Pour toutes ces raisons, on assiste à un alignement des planètes pour un retour structurel à de l’inflation. Les hausses de prix de l’énergie, des matières premières, des produits agricoles et des prix des produits semi-finis se font dans un contexte où pour la première fois depuis longtemps le rapport de force est favorable aux salariés en l’absence de recours à une main d’œuvre immigrée et face à la volonté d’un raccourcissement des chaines de valeur. Ces différents facteurs se conjuguent pour que les salariés ne fassent pas les frais du retour de l’inflation ce qui va engendrer une spirale prix salaires. Le retour de l’inflation semble inévitable ce que d’aucuns verront comme une bonne chose. La durée et la vigueur de cette poussée inflationniste reste inconnue. Cela dépendra beaucoup de la politique monétaire suivie. Les conflits sociaux vont revenir sur le devant de la scène avec des tensions sur le partage de la valeur ajoutée. Les entreprises qui ne peuvent pas reporter dans leurs prix la montée des coûts vont disparaître comme celles qui n’ont pas organisé en amont un dialogue social poussé pour arriver à passer la vague. Une recrudescence des faillites et une reconfiguration du système productif semble inéluctable. La poursuite d’une politique de non-indexation des salaires dans la fonction publique va créer un grand conflit social. La question de la non-indexation des pensions de retraite va devenir un sujet.

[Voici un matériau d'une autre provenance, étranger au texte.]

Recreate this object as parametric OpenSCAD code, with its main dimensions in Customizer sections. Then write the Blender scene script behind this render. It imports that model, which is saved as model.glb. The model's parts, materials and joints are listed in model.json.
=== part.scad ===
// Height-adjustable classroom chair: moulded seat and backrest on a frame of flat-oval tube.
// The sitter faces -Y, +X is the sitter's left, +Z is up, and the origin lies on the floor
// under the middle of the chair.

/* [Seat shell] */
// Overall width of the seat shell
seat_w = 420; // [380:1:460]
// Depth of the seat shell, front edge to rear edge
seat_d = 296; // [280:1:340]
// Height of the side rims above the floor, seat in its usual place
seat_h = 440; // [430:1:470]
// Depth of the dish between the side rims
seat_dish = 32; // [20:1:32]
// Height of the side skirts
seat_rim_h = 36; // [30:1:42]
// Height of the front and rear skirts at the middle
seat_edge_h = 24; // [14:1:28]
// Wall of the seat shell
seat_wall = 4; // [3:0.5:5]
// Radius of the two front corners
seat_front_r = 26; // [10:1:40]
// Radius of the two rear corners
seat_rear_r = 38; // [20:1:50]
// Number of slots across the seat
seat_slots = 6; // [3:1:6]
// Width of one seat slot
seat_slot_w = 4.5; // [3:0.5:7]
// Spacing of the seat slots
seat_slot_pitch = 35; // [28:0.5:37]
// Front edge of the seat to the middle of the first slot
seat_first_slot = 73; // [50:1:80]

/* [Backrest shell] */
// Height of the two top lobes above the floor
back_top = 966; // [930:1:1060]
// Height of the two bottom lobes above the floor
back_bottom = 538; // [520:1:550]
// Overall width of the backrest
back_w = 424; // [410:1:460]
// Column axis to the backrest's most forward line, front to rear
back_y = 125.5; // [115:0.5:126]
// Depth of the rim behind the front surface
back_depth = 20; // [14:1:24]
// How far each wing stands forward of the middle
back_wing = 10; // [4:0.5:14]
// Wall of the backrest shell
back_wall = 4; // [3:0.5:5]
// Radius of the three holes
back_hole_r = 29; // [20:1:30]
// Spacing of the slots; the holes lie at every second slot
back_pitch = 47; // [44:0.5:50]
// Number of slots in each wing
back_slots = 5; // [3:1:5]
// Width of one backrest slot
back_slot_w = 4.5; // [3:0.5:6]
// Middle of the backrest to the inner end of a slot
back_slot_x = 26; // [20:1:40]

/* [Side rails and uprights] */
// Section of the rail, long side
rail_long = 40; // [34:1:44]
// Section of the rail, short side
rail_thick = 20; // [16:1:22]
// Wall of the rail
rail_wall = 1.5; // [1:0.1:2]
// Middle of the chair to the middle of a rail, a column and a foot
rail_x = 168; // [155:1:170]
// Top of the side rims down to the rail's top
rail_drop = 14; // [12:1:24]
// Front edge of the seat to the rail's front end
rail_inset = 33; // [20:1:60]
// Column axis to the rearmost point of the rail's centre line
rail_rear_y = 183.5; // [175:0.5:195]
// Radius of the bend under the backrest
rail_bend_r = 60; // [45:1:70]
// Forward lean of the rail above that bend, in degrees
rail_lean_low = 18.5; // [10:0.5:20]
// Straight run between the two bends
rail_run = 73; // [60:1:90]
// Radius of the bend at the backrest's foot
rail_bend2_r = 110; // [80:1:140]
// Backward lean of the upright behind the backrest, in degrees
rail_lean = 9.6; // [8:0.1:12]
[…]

La remontée des taux nominaux est donc inévitable. Pour les débiteurs qui ont emprunté à taux fixe, cela représente une excellente nouvelle. Pour les créanciers, s’ils ne se sont pas pris la précaution de se couvrir, la période va être difficile. Le prix des actions va baisser en raison de la montée des risques et des taux.

Face au renchérissement du coût de l’énergie et de la main d’œuvre, la seule porte de sortie pour les entreprises consiste en une accélération de l’automatisation qui économise à la fois l’énergie et le personnel.

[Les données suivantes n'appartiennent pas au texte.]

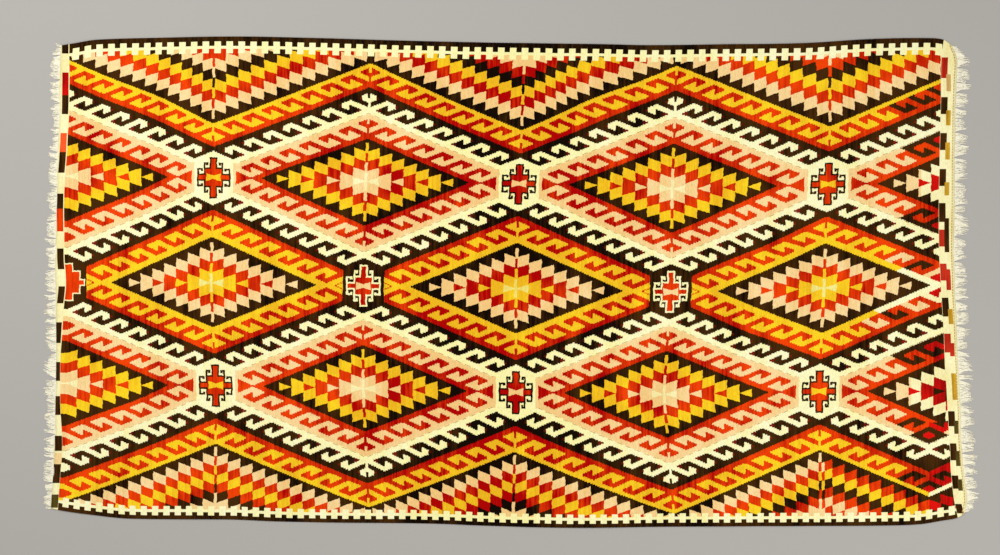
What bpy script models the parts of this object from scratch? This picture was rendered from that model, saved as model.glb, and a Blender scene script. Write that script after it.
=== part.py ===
"""Kilim rug: one flat-woven wool panel with a comb of warp fringe along each end.

The frame is in metres with +Z up, and the rug lies on the plane z = 0.
+X runs along the warps, which is the long way of the rug, and +Y runs along the wefts.
The origin is the middle of the whole rug, fringes included, at the floor.

Three solids are made:
  kilim_panel   the woven cloth, selvedges and stitched end strips included, in one sheet
  fringe_left   the knot-free warp ends past the left end, as one comb
  fringe_right  the same past the right end
"""
import math

import bmesh
import bpy

# ---- driving dimensions, in millimetres ----
CLOTH_THICKNESS = 3.0      # slit tapestry in wool, with its stitched end strips
FRINGE_THICKNESS = 2.0     # plied warp ends lying flat
GAP = 0.35                 # clear space between the cloth and each comb
EDGE_STEP = 30.0           # distance between outline points along a selvedge
SPINE_WIDTH = 5.0          # part of a comb that stays whole, next to the cloth
CLUMPS = 56                # tufts that the warp ends fall into at each end

# The old rug is not a true rectangle. Each long edge is a row of places along the rug,
# with how far across that edge lies there.
#               along    across
FAR_SELVEDGE = (
    (-1412.0, 744.0),
    (-1369.0, 751.0),
    (-1300.0, 762.0),
    (-1070.0, 769.0),
    (-820.0, 772.0),
    (-360.0, 760.0),
    (-120.0, 754.0),
    (280.0, 748.0),
    (430.0, 745.0),
    (700.0, 748.0),
    (910.0, 751.0),
    (1130.0, 764.0),
    (1300.0, 767.0),
    (1358.0, 762.0),
    (1384.0, 743.0),
)
NEAR_SELVEDGE = (
    (-1443.0, -709.0),
    (-1397.0, -718.0),
    (-1325.0, -728.0),
    (-1200.0, -741.0),
    (-880.0, -744.0),
    (-700.0, -751.0),
    (-240.0, -757.0),
    (-60.0, -764.0),
    (180.0, -770.0),
    (450.0, -767.0),
    (750.0, -765.0),
    (1150.0, -763.0),
    (1280.0, -759.0),
    (1350.0, -748.0),
    (1403.0, -738.0),
    (1422.0, -724.0),
)
# Each end is a row of places across the rug: how far along the cloth ends there, and how
# far the longest warp ends reach past it.
#          across    along  reach
LEFT_END = (
    (-709.0, -1443.0, 23.0),
    (-670.0, -1441.0, 30.0),
    (-600.0, -1437.0, 34.0),
    (-430.0, -1430.0, 37.0),
    (-150.0, -1427.0, 38.0),
    (100.0, -1430.0, 33.0),
    (260.0, -1424.0, 35.0),
    (390.0, -1424.0, 30.0),
    (510.0, -1417.0, 27.0),
    (650.0, -1416.0, 33.0),
    (744.0, -1412.0, 27.0),
)
RIGHT_END = (
    (-724.0, 1422.0, 24.0),
    (-683.0, 1430.0, 40.0),
    (-600.0, 1422.0, 44.0),
    (-530.0, 1414.0, 47.0),
    (-430.0, 1411.0, 46.0),
    (-180.0, 1400.0, 42.0),
    (70.0, 1390.0, 44.0),
    (260.0, 1391.0, 44.0),
    (480.0, 1393.0, 43.0),
    (610.0, 1396.0, 45.0),
    (700.0, 1400.0, 40.0),
    (743.0, 1384.0, 22.0),
)

# ---- material values ----
MADDER_RED = (0.55, 0.03, 0.01)
UNDYED_CREAM = (0.83, 0.74, 0.50)
WOOL_ROUGHNESS = 0.9


def smooth_value(rows, place, column):
    """Read a table at any place, on a smooth curve through its rows."""
    last = len(rows) - 1
    low = 0
    while low < last - 1 and place > rows[low + 1][0]:
        low += 1
    start, end = rows[low], rows[low + 1]
    before, after = rows[max(low - 1, 0)], rows[min(low + 2, last)]
    span = end[0] - start[0]
    share = min(max((place - start[0]) / span, 0.0), 1.0)
    slope_in = (end[column] - before[column]) / (end[0] - before[0]) * span
    slope_out = (after[column] - start[column]) / (after[0] - start[0]) * span
    rise = end[column] - start[column]
    cubic = slope_in + slope_out - 2.0 * rise
    square = 3.0 * rise - 2.0 * slope_in - slope_out
    return start[column] + share * (slope_in + share * (square + share * cubic))


def cloth_point(length_share, width_share):
    """A point of the cloth from its shares of the length and the width, 0 to 1."""
    along = across = 0.0
    for _ in range(6):
        left, right = smooth_value(LEFT_END, across, 1), smooth_value(RIGHT_END, across, 1)
        along = left + length_share * (right - left)
        near, far = smooth_value(NEAR_SELVEDGE, along, 1), smooth_value(FAR_SELVEDGE, along, 1)
        across = near + width_share * (far - near)
    return along, across


def cloth_outline():
    """The closed outline of the cloth, counter-clockwise from its near left corner."""
    steps = round((RIGHT_END[0][1] - LEFT_END[0][1]) / EDGE_STEP)
    near = [cloth_point(step / steps, 0.0) for step in range(steps)]
    right = [cloth_point(1.0, clump / CLUMPS) for clump in range(CLUMPS)]
    far = [cloth_point(1.0 - step / steps, 1.0) for step in range(steps)]
    left = [cloth_point(0.0, 1.0 - clump / CLUMPS) for clump in range(CLUMPS)]
    return near + right + far + left


def comb_outline(length_share, rows, outwards):
    """The outline of one fringe: a spine beside the cloth, with a tapered tuft per clump."""
    spine, tufts = [], []
    for clump in range(CLUMPS):
        low = cloth_point(length_share, clump / CLUMPS)
        middle = cloth_point(length_share, (clump + 0.5) / CLUMPS)
        high = cloth_point(length_share, (clump + 1) / CLUMPS)
        pitch = high[1] - low[1]
        # Tufts differ in length, in lean and in how deep the parting between them runs.
        unevenness = 0.5 + 0.5 * math.sin(2.4 * clump + 1.3 * math.sin(1.7 * clump))
        reach = smooth_value(rows, middle[1], 2) * (0.72 + 0.28 * unevenness)
        lean = 0.30 * pitch * math.sin(1.9 * clump + outwards)
        parting = SPINE_WIDTH + 0.35 * reach * (1.0 - unevenness)
        spine.append((low[0] + outwards * GAP, low[1]))
        tufts.append((low[0] + outwards * (GAP + parting), low[1] + 0.04 * pitch))
        tufts.append((middle[0] + outwards * reach, middle[1] + lean - 0.17 * pitch))
        tufts.append((middle[0] + outwards * 0.96 * reach, middle[1] + lean + 0.17 * pitch))
        tufts.append((high[0] + outwards * (GAP + parting), high[1] - 0.04 * pitch))
    top = cloth_point(length_share, 1.0)
    spine.append((top[0] + outwards * GAP, top[1]))
    return spine + tufts[::-1]


def middle_of(outlines):
    """The middle of the box around several outlines."""
    alongs = [point[0] for outline in outlines for point in outline]
    acrosses = [point[1] for outline in outlines for point in outline]
    return (min(alongs) + max(alongs)) / 2.0, (min(acrosses) + max(acrosses)) / 2.0


def wool(name, colour):
    """A matt wool material for one piece."""
    material = bpy.data.materials.new(name)
    material.use_nodes = True
    shader = material.node_tree.nodes["Principled BSDF"]
    shader.inputs["Base Color"].default_value = (*colour, 1.0)
    shader.inputs["Roughness"].default_value = WOOL_ROUGHNESS
    shader.inputs["Metallic"].default_value = 0.0
    return material


def flat_piece(name, outline, centre, thickness, material):
    """Raise one outline from the floor into a flat closed solid."""
    mesh = bpy.data.meshes.new(name)
    shape = bmesh.new()
    corners = [
        shape.verts.new(((along - centre[0]) / 1000.0, (across - centre[1]) / 1000.0, 0.0))
        for along, across in outline
    ]
    sole = shape.faces.new(corners)
    raised = bmesh.ops.extrude_face_region(shape, geom=[sole], use_keep_orig=True)
    for item in raised["geom"]:
        if isinstance(item, bmesh.types.BMVert):
            item.co.z = thickness / 1000.0
    bmesh.ops.recalc_face_normals(shape, faces=shape.faces)
    shape.to_mesh(mesh)
    shape.free()
    mesh.materials.append(material)
    piece = bpy.data.objects.new(name, mesh)
    bpy.context.scene.collection.objects.link(piece)
    return piece


def main():
    for old in list(bpy.data.objects):
        bpy.data.objects.remove(old, do_unlink=True)
    panel = cloth_outline()
    left_comb = comb_outline(0.0, LEFT_END, -1.0)
    right_comb = comb_outline(1.0, RIGHT_END, 1.0)
    centre = middle_of((panel, left_comb, right_comb))
    dyed = wool("dyed_wool", MADDER_RED)
    undyed = wool("undyed_warp_wool", UNDYED_CREAM)
    flat_piece("kilim_panel", panel, centre, CLOTH_THICKNESS, dyed)
    flat_piece("fringe_left", left_comb, centre, FRINGE_THICKNESS, undyed)
    flat_piece("fringe_right", right_comb, centre, FRINGE_THICKNESS, undyed)


main()
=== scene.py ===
# %% [markdown]
# # An old flat-woven kilim rug
# The rug is one wool cloth with no pile. Coloured wefts are packed down over cream warps, and
# each colour turns back at its own edge, so every slanting line climbs in small steps.
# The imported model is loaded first. It says where each piece lies and how large it is, and
# nothing here moves it: the cloth and the two fringes are modelled again in finer form.

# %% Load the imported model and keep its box
import math

import bpy
import numpy as np
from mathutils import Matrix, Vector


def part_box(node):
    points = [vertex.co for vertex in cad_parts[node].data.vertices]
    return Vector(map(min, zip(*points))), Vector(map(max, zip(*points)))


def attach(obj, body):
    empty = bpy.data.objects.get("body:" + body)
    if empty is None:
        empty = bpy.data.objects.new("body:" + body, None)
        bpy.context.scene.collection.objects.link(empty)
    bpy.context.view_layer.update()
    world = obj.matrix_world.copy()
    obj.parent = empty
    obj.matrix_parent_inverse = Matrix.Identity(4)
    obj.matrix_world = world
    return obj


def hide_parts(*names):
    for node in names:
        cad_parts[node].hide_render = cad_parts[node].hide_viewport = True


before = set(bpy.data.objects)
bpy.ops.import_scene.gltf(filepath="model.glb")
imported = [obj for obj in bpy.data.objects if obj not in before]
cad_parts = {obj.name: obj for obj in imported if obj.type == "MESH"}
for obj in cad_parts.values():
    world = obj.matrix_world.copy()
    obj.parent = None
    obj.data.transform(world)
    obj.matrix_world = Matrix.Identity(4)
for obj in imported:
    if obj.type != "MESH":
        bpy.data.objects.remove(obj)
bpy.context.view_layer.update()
MM = 0.001
print("packed nodes:", sorted(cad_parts))

# %% [markdown]
# ## The outline of the cloth
# A hand loom never holds its width, so neither selvedge is straight and the ends bow.
# Each edge is a short list of places, read on a smooth curve. A point of the cloth is then
# known by its share of the length and its share of the width, wherever the edges wander.

# %% Edges of the cloth, in millimetres
#               along  across
FAR_SELVEDGE = ((-1412, 744), (-1369, 751), (-1300, 762), (-1070, 769), (-820, 772), (-360, 760),
                (-120, 754), (280, 748), (430, 745), (700, 748), (910, 751), (1130, 764),
                (1300, 767), (1358, 762), (1384, 743))
NEAR_SELVEDGE = ((-1443, -709), (-1397, -718), (-1325, -728), (-1200, -741), (-880, -744),
                 (-700, -751), (-240, -757), (-60, -764), (180, -770), (450, -767),
                 (750, -765), (1150, -763), (1280, -759), (1350, -748), (1403, -738),
                 (1422, -724))
#           across  along  reach of the fringe
LEFT_END = ((-709, -1443, 23), (-670, -1441, 30), (-600, -1437, 34), (-430, -1430, 37),
            (-150, -1427, 38), (100, -1430, 33), (260, -1424, 35), (390, -1424, 30),
            (510, -1417, 27), (650, -1416, 33), (744, -1412, 27))
RIGHT_END = ((-724, 1422, 24), (-683, 1430, 40), (-600, 1422, 44), (-530, 1414, 47),
             (-430, 1411, 46), (-180, 1400, 42), (70, 1390, 44), (260, 1391, 44),
             (480, 1393, 43), (610, 1396, 45), (700, 1400, 40), (743, 1384, 22))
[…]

L’investissement devrait être vigoureux ce qui devrait plus solliciter l’épargne et peut-être susciter une remontée des taux d’intérêt réels ce qui à terme pourrait poser problème pour le financement de certains dettes souveraines. La compréhension des enjeux économiques et politiques dans une société démocratique est fondamentale pour les aborder en évitant de faire des contre-sens. Cette campagne présidentielle est assez désolante et traduit de la part des candidats un manque complet d’anticipation et d’analyse. La place des économistes dans le débat économique va être encore plus nécessaire que d’habitude pour faire de la pédagogie en n’oubliant pas de replacer les questions économiques dans leur contexte historique et politique.

Alain Trannoy, EHESS et AMSE. Auteur avec Etienne Wasmer «Le grand retour de la terre dans les patrimoines, et pourquoi c’est une bonne nouvelle». Odile Jacob 2022.